I was especially struck by this comment by one of the characters, Alex, mid-way through the film:

By the time you’re thirty four, all the physical requirements are pretty much out the window. I mean, you secretly pray he’ll be taller than you. Not an asshole would be nice. Just someone who enjoys my company. Comes from a good family. You don’t think about that when you’re younger. Wants kids… Likes kids. Wants kids. Healthy enough to play catch with his future son one day.

Please don’t let him earn more than I do. That doesn’t make sense now, but believe me, it will one day. Otherwise it’s just a recipe for disaster. Hopefully some hair on his head? But it’s not exactly a deal-breaker anymore. Nice smile… yep, a nice smile just might do it . . .

By the time someone is right for you, it won’t feel like settling… And the only person left to judge you will be the twenty-four year-old girl with a target on your back.

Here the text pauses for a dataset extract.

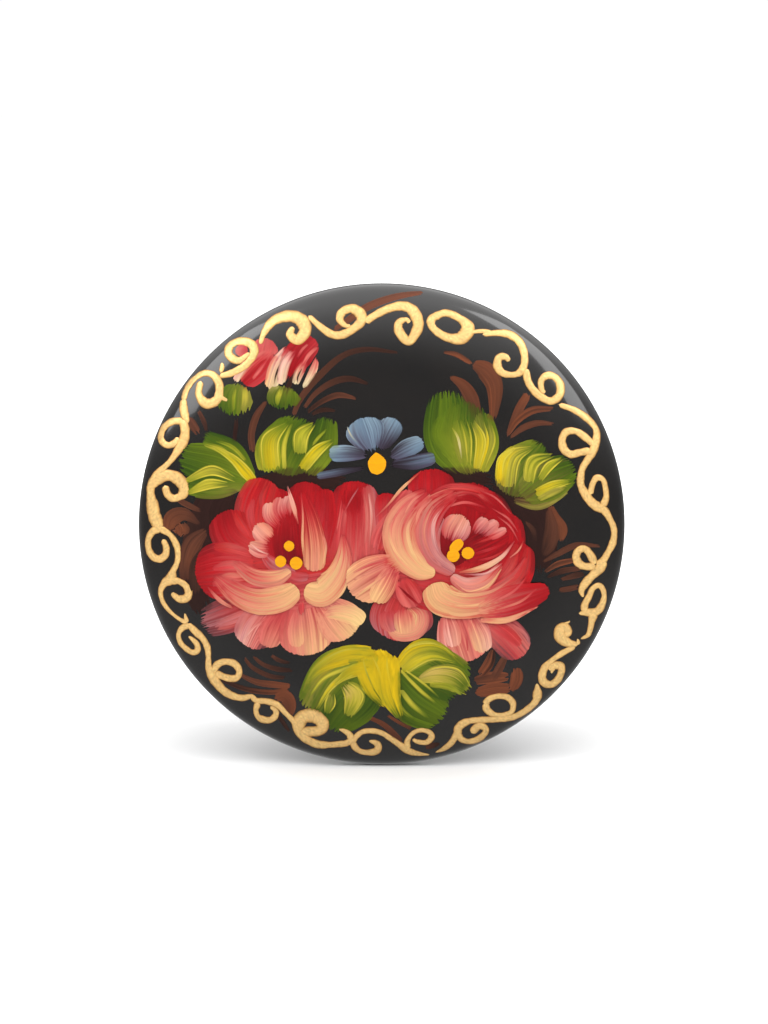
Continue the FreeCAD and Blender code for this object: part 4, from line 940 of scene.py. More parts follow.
goldPaint = paintMaterial("goldPaint", 0.36, metal=0.4, coat=0.25, streakScale=(3.0, 3.0, 1.0), depth=0.7)
goldScroll = newGroup(71)
goldPaths = [
    # over the top, left to right
    (((-14, 21.2), (-13.5, 22.6), (-12.4, 24), (-10.6, 24.5), (-9.2, 23.9), (-8.8, 22.6), (-9.7, 21.6),
      (-10.5, 22.3), (-10.2, 23.2)),
     (0.45, 0.7, 1.1, 1.3, 1.4, 1.3, 1.1, 0.9, 0.5)),
    (((-8.4, 24.5), (-7.2, 23.3), (-5.8, 22.3), (-4.6, 22.2), (-3.4, 22.8), (-2.4, 23.7), (-2.4, 24.6),
      (-3.4, 25.3), (-4.5, 24.9), (-4.8, 24), (-4.2, 23.3), (-3.6, 23.3)),
     (0.5, 0.7, 0.85, 0.9, 0.9, 1.0, 1.2, 1.0, 0.9, 0.8, 0.5, 0.3)),
    (((-1.9, 23.7), (-0.9, 24.4), (0.6, 25.2), (2.2, 25.6), (3.4, 25.2), (4.1, 24), (4.1, 22.9),
      (3.1, 21.4), (2, 22.6), (2, 23.6), (2.8, 24), (3.2, 23.6)),
     (0.9, 0.8, 0.9, 1.0, 1.2, 1.2, 1.1, 0.9, 1.0, 0.8, 0.5, 0.4)),
    (((5.8, 24.2), (7.4, 24.8), (9.2, 24), (9.9, 22.9), (9, 21.8), (7.3, 22), (5.9, 23), (5.7, 24),
      (6.6, 24.6)),
     (0.9, 0.8, 0.9, 1.5, 1.3, 0.9, 0.8, 0.9, 0.8)),
    (((9.8, 22.5), (11.5, 22.7), (12.6, 22.6)), (0.4, 0.45, 0.45)),
    (((11.6, 22.3), (13.2, 22.5), (14.6, 22.4), (15.8, 21.6), (16.4, 20.2), (16.4, 18.8), (15.9, 17.9),
      (15, 17.6), (13.9, 17.8), (13.3, 18.6), (13.5, 19.6), (14.2, 19.7), (14.7, 19.2)),
     (0.5, 0.7, 0.9, 0.9, 0.8, 0.8, 0.8, 0.6, 0.8, 0.9, 0.8, 0.7, 0.5)),
    (((16.6, 18.4), (16.8, 17), (17.5, 15.8), (18.6, 14.9), (19.6, 14.6), (20.5, 15.3), (20.6, 16.5),
      (20, 17.4), (19.1, 17.6), (18.4, 17), (18.4, 16), (18.8, 15.5)),
     (0.7, 0.8, 0.8, 0.8, 0.8, 0.9, 0.9, 0.8, 0.8, 0.7, 0.6, 0.4)),
    # down the right
    (((20.4, 14.2), (22.2, 13.6), (23.8, 12.6), (24.8, 11.4), (24.8, 10), (24.4, 8.8), (23.8, 7.8),
      (23.2, 6.8), (23, 5.8), (23, 4.9), (23.4, 4), (24.2, 2.9), (25, 2.3), (25.8, 1.9), (26.4, 1),
      (26.9, 0), (27, -1), (26.8, -2), (26.3, -3), (25.7, -4), (25, -4.6)),
     (0.5, 0.7, 0.8, 0.7, 0.9, 0.9, 0.8, 0.7, 0.8, 0.8, 0.9, 1.0, 1.0, 0.9, 0.7, 0.7, 0.7, 0.8, 0.7, 0.8,
      1.1)),
    (((24.6, 9.5), (23.4, 10.5), (22.4, 11.1), (21.3, 11), (20.8, 10.1), (21, 9), (21.8, 8.4), (22.8, 8.6),
      (24.2, 8.9)),
     (0.7, 0.8, 0.7, 0.8, 0.8, 0.9, 0.8, 0.8, 0.8)),
    (((24.1, 3.7), (24.4, 5), (24.9, 5.7), (25.6, 5.5), (25.9, 4.6), (26, 3.4), (25.6, 2.4)),
     (0.7, 0.65, 0.7, 0.6, 0.6, 0.7, 0.9)),
    (((24.8, -4.4), (24.1, -3.2), (23.5, -2.6), (22.8, -2.8), (22.5, -3.6), (22.9, -4.4), (23.8, -4.7),
      (24.8, -4.6)),
     (0.9, 0.8, 0.8, 0.8, 0.9, 0.9, 0.8, 1.0)),
    (((26, -4), (25.3, -4.9), (24.4, -5.8), (23.6, -6.7), (23.2, -7.5), (23.4, -8.3)),
     (0.8, 1.1, 0.9, 0.9, 0.7, 0.2)),
    (((23.6, -10), (23.6, -9.2), (24.1, -8.2), (24.5, -7.3), (25.2, -6.9), (25.7, -7.3), (25.9, -8.2),
      (25.6, -9.3), (25, -10), (24, -10.1), (22.9, -10.2)),
     (0.8, 0.8, 0.7, 0.6, 0.6, 0.6, 0.6, 0.8, 0.9, 0.8, 0.3)),
    (((24.7, -10.1), (24.5, -11), (24.3, -12.1), (24, -12.8), (23.2, -13.2)), (1.2, 0.8, 0.6, 0.5, 0.2)),
    (((22.9, -13.9), (21.8, -13.7), (20.9, -13.1), (20.7, -12.3), (21.2, -11.8), (21.7, -12.3),
      (21.4, -12.9)),
     (0.5, 0.9, 1.3, 1.3, 1.0, 0.9, 0.7)),
    (((21.1, -11.5), (21.6, -11.3), (21.9, -11.1)), (0.4, 0.25, 0.1)),
    (((22.9, -13.9), (22.9, -13.5), (22.8, -13.2)), (0.5, 0.35, 0.15)),
    # along the bottom, right to left
    (((22.6, -14.1), (21.2, -14.8), (19.9, -15.7), (19, -16.6), (18.7, -17.7), (19, -18.4), (19.8, -18.6),
      (20.6, -18), (21, -17), (20.8, -16.4), (20, -16.4), (19.5, -16.9)),
     (0.5, 0.65, 0.6, 0.8, 0.9, 0.9, 0.8, 0.8, 0.8, 0.9, 0.8, 0.6)),
    (((20.1, -16.6), (19.9, -16.9), (19.8, -17.3)), (0.6, 0.4, 0.15)),
    (((9, -24.6), (8.9, -23.9), (9.4, -23.3), (10.4, -22.9), (12, -22.8), (14, -22.7), (15.6, -22.4),
      (17, -21.6), (18, -20.6), (18.2, -19.6), (18.1, -18.5)),
     (0.8, 0.9, 0.9, 0.7, 0.7, 0.7, 0.7, 0.7, 0.8, 1.0, 0.2)),
    (((12.1, -21), (12.4, -20.4), (13.4, -20), (14.6, -20.1), (15.3, -20.8), (15.2, -21.8), (14.3, -22.2),
      (13.2, -22.2), (12.3, -21.6), (12.1, -20.8)),
     (0.8, 0.7, 0.6, 0.7, 0.7, 0.6, 0.5, 0.6, 0.8, 0.8)),
    (((8.9, -24.4), (9.3, -25.1), (10.2, -25.4), (11.3, -25.1), (12.1, -24.4), (12.1, -23.8),
      (11.4, -23.5), (10.9, -23.9), (10.5, -24.4)),
     (0.8, 0.7, 0.6, 0.7, 0.7, 0.7, 0.8, 0.9, 0.6)),
    (((6.3, -26.7), (7.2, -26.3), (8, -25.7), (8.5, -25), (8.9, -24.2)), (0.1, 0.5, 0.7, 0.7, 0.9)),
    (((3, -26.3), (3, -25.3), (3.6, -24.4), (4.6, -24.0), (5.6, -24.3), (5.8, -24.9), (5.2, -25.5),
      (4.2, -25.4), (3.6, -25.1)),
     (0.9, 0.6, 0.5, 0.5, 0.6, 0.7, 0.6, 0.5, 0.3)),
    (((-3.5, -25.6), (-3, -24.8), (-2.2, -24.2), (-1, -24.1), (0.1, -24.4), (1, -25), (2, -25.7),
      (2.8, -26.3), (3.6, -26.7), (4.6, -26.9), (5.6, -27)),
     (0.7, 0.6, 0.6, 0.6, 0.6, 0.6, 0.7, 0.8, 0.7, 0.4, 0.15)),
    (((-3.4, -25.4), (-3.1, -26.1), (-2.4, -26.6), (-1.4, -26.7), (-0.6, -26.5), (-0.4, -25.9),
      (-0.8, -25.5), (-1.5, -25.3)),
     (0.8, 0.7, 0.6, 0.7, 0.8, 0.8, 0.6, 0.2)),
    (((-15.2, -20.1), (-14.6, -20.5), (-13.4, -20.6), (-12.2, -21), (-11.2, -22), (-10.3, -23),
      (-9.9, -24), (-9, -25), (-7.6, -25.7), (-6.2, -25.8), (-5, -25.7), (-4.2, -25.6), (-3.6, -25.2),
      (-3.8, -24.5), (-4.4, -24.1), (-5, -23.9)),
     (0.5, 0.6, 0.7, 0.7, 0.6, 0.6, 0.8, 0.9, 0.9, 0.7, 0.7, 0.7, 0.8, 0.7, 0.5, 0.15)),
    (((-9.7, -24.2), (-9.6, -22.9), (-8.8, -22.3), (-7.7, -22.4), (-6.9, -23.2), (-7.2, -24),
      (-8.2, -24.2), (-9.4, -24.2)),
     (1.2, 1.5, 1.5, 1.5, 1.4, 1.2, 1.1, 1.1)),
    (((-14.4, -20.7), (-14.7, -21.6), (-14.5, -22.4), (-13.8, -22.8), (-13, -22.8), (-12.4, -22.3),
      (-12.4, -21.7), (-13, -21.2)),
     (0.8, 0.6, 0.6, 0.8, 0.7, 0.7, 0.6, 0.35)),
    # up the left
    (((-22.6, -11.4), (-21.6, -12.4), (-20.8, -13.2), (-20.3, -14.2), (-20.2, -15.4), (-20.2, -16.4),
      (-19.9, -17.4), (-19.3, -18.4), (-18.4, -19.4), (-17.3, -20), (-16.2, -20.2), (-15.2, -20),
      (-14.7, -20.4)),
     (0.6, 0.8, 0.7, 0.7, 0.6, 0.7, 1.0, 1.0, 0.9, 0.8, 0.7, 0.5, 0.5)),
    (((-19.7, -17.2), (-19.2, -16.3), (-18.3, -15.9), (-17.2, -16.1), (-16.6, -16.9), (-16.8, -17.7),
      (-17.6, -17.9), (-18.7, -17.6), (-19.4, -17.2)),
     (0.8, 0.8, 0.7, 0.8, 0.7, 0.7, 0.8, 0.8, 0.8)),
    (((-22.3, -11.6), (-23.2, -11.9), (-23.7, -12.7), (-23.5, -13.6), (-22.9, -14.3), (-22.1, -14.8),
      (-21.5, -14.6), (-21.5, -13.9), (-22, -13.3), (-22.5, -12.9)),
     (0.7, 0.7, 0.5, 0.6, 0.6, 0.6, 0.7, 0.6, 0.5, 0.2)),
    (((-22.9, -10.2), (-22.8, -10.7), (-22.6, -11.3)), (0.15, 0.4, 0.5)),
    (((-24.2, -5), (-24.5, -6.1), (-25.2, -6.6), (-25.7, -7.4), (-25.7, -8.2), (-25.4, -9), (-24.9, -9.7),
      (-24.3, -10.3), (-23.5, -10.9), (-22.7, -11.3)),
     (0.7, 1.2, 0.9, 0.6, 0.5, 0.5, 0.45, 0.4, 0.4, 0.6)),
    (((-24.6, -6.4), (-23.6, -6.4), (-22.8, -6.9), (-22.4, -7.7), (-22.7, -8.4), (-23.5, -8.5),
      (-24.1, -8.1), (-24.4, -7.8)),
     (1.0, 0.7, 0.7, 0.9, 0.9, 0.8, 0.6, 0.4)),
    (((-25.7, -0.2), (-24.6, -0.9), (-23.9, -1.9), (-23.6, -3), (-23.7, -4.2), (-24.2, -5.2), (-24.4, -6)),
     (0.9, 0.6, 0.7, 0.7, 0.6, 0.7, 0.9)),
    (((-25.6, -0.3), (-26.5, -0.5), (-27.1, -1.4), (-27.1, -2.6), (-26.6, -3.5), (-25.8, -3.8),
      (-25.1, -3.3), (-25, -2.4), (-25.4, -1.5)),
     (0.9, 0.8, 0.7, 0.7, 0.8, 0.8, 0.8, 0.7, 0.5)),
    (((-23.0, 12.5), (-22.7, 11.2), (-22.9, 10), (-23.6, 8.8), (-24.4, 7.7), (-25.2, 6.9), (-26.1, 6),
      (-26.7, 5), (-26.8, 3.8), (-26.6, 2.6), (-26.4, 1.4), (-26, 0.4), (-25.6, -0.2)),
     (0.9, 1.0, 1.1, 0.9, 0.6, 0.7, 0.9, 0.9, 0.9, 1.3, 1.4, 1.3, 0.9)),
    (((-26.8, 4.6), (-26, 5.5), (-24.8, 6), (-23.6, 5.6), (-22.9, 4.7), (-22.9, 3.9), (-23.5, 3.4),
      (-24.2, 3.3), (-24.8, 3.8), (-25.1, 4.8)),
     (0.9, 1.2, 1.2, 1.3, 1.2, 1.1, 0.8, 0.8, 0.8, 0.9)),
    (((-22.9, 12.3), (-24.2, 12.3), (-25.2, 11.7), (-25.6, 10.6), (-25.3, 9.8), (-24.6, 9.5), (-23.9, 9.8),
      (-23.5, 10.4)),
     (0.8, 0.8, 0.8, 0.7, 0.7, 0.7, 0.7, 0.5)),
    (((-22.9, 15), (-22.9, 13.9), (-22.7, 12.9), (-22.3, 12.1)), (0.6, 0.9, 0.9, 0.3)),
    (((-20.9, 17), (-21.1, 15.4), (-20.2, 14.3), (-18.9, 14.8), (-18.7, 16.4), (-19.4, 17.6),
      (-20.6, 17.9), (-21.8, 17.2), (-22.6, 16), (-22.9, 14.8)),
     (0.7, 0.8, 1.1, 1.0, 0.9, 0.8, 0.7, 0.7, 0.7, 0.6)),
    (((-18.9, 15.3), (-18.3, 14.9), (-17.7, 14.6)), (0.5, 0.5, 0.3)),
    (((-15.2, 20.2), (-16.5, 19.3), (-17.6, 20), (-17.5, 21.1), (-16.4, 21.6), (-15, 21.2), (-14.7, 20.1),
      (-15.6, 18.8), (-17.1, 17.9), (-18.7, 17.5)),
     (0.4, 0.8, 0.9, 0.9, 0.9, 1.0, 0.9, 0.8, 0.8, 0.5)),
    (((-18.4, 19.1), (-18.4, 18.5), (-18.6, 17.9)), (0.3, 0.5, 0.4)),
]
for path, widths in goldPaths:
    layGold(goldScroll, path, widths)
paintPiece("gold_scroll", goldScroll, goldPaint)
print("stage: gold scroll painted")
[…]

All that really got me thinking about the key qualities that I’m looking for in a future partner; because the older I get, the more I realise that the stuff that seemed vital, even six months ago, really isn’t all that big of a deal. The stuff that matters now is that which will matter over time, as we get older. For example, politics used to be a big deal to me. A staunch Libertarian, it was imperative that I be with someone like-minded. But now, I’d be willing to passionately fight about politics and values, but at the end of the day set it aside because loving each other matters so much more than stupid differences over who we support. I just want to feel a head on my shoulder at night as we fall asleep, because that’s what will matter over time. That’s what it is to be human.

So, remembering that looks fade and life’s a bitch: the stuff that really matter at the end of the day for me come down to about four things:

  1. Deep and lasting faith in God.
  2. Insatiable curiosity about everything.
  3. Unquenchable passion for life.
  4. Nice smile. And likes kids.

Sorry, this is heavy stuff for the weekend.